• **EXTRACTED MATERIAL**:
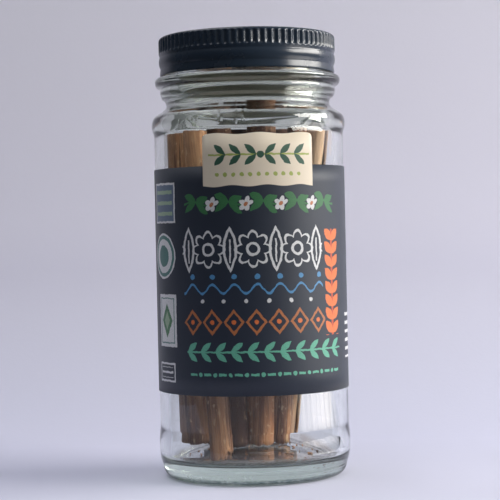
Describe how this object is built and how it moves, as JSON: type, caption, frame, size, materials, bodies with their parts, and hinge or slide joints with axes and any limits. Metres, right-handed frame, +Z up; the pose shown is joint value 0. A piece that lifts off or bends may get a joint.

--

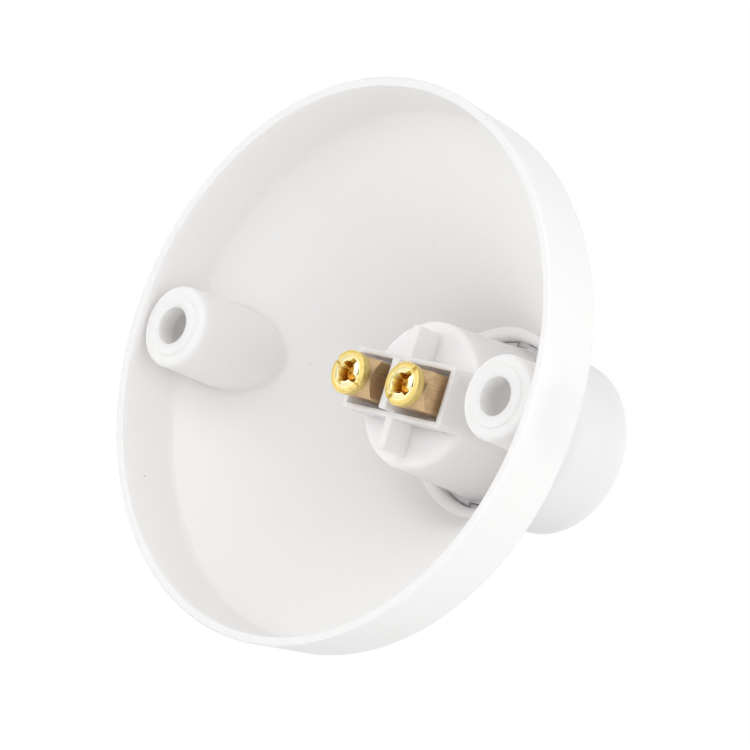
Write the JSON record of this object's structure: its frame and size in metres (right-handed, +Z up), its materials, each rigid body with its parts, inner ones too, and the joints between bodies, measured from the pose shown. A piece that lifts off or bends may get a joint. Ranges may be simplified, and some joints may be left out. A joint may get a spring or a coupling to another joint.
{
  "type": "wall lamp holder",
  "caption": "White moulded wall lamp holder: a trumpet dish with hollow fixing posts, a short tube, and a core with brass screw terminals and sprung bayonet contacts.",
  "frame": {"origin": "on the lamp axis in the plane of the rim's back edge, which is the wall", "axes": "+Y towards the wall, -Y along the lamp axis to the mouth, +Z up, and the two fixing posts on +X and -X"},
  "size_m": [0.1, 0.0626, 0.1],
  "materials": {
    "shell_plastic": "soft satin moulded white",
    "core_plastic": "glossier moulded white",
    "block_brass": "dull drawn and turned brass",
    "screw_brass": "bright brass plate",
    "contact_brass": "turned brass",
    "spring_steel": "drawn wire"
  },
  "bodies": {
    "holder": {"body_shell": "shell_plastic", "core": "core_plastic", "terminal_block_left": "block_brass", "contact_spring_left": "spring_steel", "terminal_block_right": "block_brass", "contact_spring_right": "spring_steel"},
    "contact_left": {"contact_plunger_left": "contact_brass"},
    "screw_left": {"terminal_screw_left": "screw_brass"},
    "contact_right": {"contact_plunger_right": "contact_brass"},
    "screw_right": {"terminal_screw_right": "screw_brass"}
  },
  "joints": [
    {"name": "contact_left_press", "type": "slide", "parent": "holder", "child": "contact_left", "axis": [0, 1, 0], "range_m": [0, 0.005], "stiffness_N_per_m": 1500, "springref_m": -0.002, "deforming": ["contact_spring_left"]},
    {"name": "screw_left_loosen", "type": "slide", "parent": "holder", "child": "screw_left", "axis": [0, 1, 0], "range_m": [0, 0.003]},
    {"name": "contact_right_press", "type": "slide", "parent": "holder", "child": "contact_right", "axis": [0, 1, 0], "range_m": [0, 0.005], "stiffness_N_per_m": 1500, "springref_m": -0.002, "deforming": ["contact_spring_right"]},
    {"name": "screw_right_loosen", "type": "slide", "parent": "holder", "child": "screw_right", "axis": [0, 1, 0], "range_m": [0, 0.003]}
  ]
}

• **EXERCISE PROMPT**: Pick out every line holding the string "bends" and return it.

• **RESULT OF THE TASK**:
Describe how this object is built and how it moves, as JSON: type, caption, frame, size, materials, bodies with their parts, and hinge or slide joints with axes and any limits. Metres, right-handed frame, +Z up; the pose shown is joint value 0. A piece that lifts off or bends may get a joint.
Write the JSON record of this object's structure: its frame and size in metres (right-handed, +Z up), its materials, each rigid body with its parts, inner ones too, and the joints between bodies, measured from the pose shown. A piece that lifts off or bends may get a joint. Ranges may be simplified, and some joints may be left out. A joint may get a spring or a coupling to another joint.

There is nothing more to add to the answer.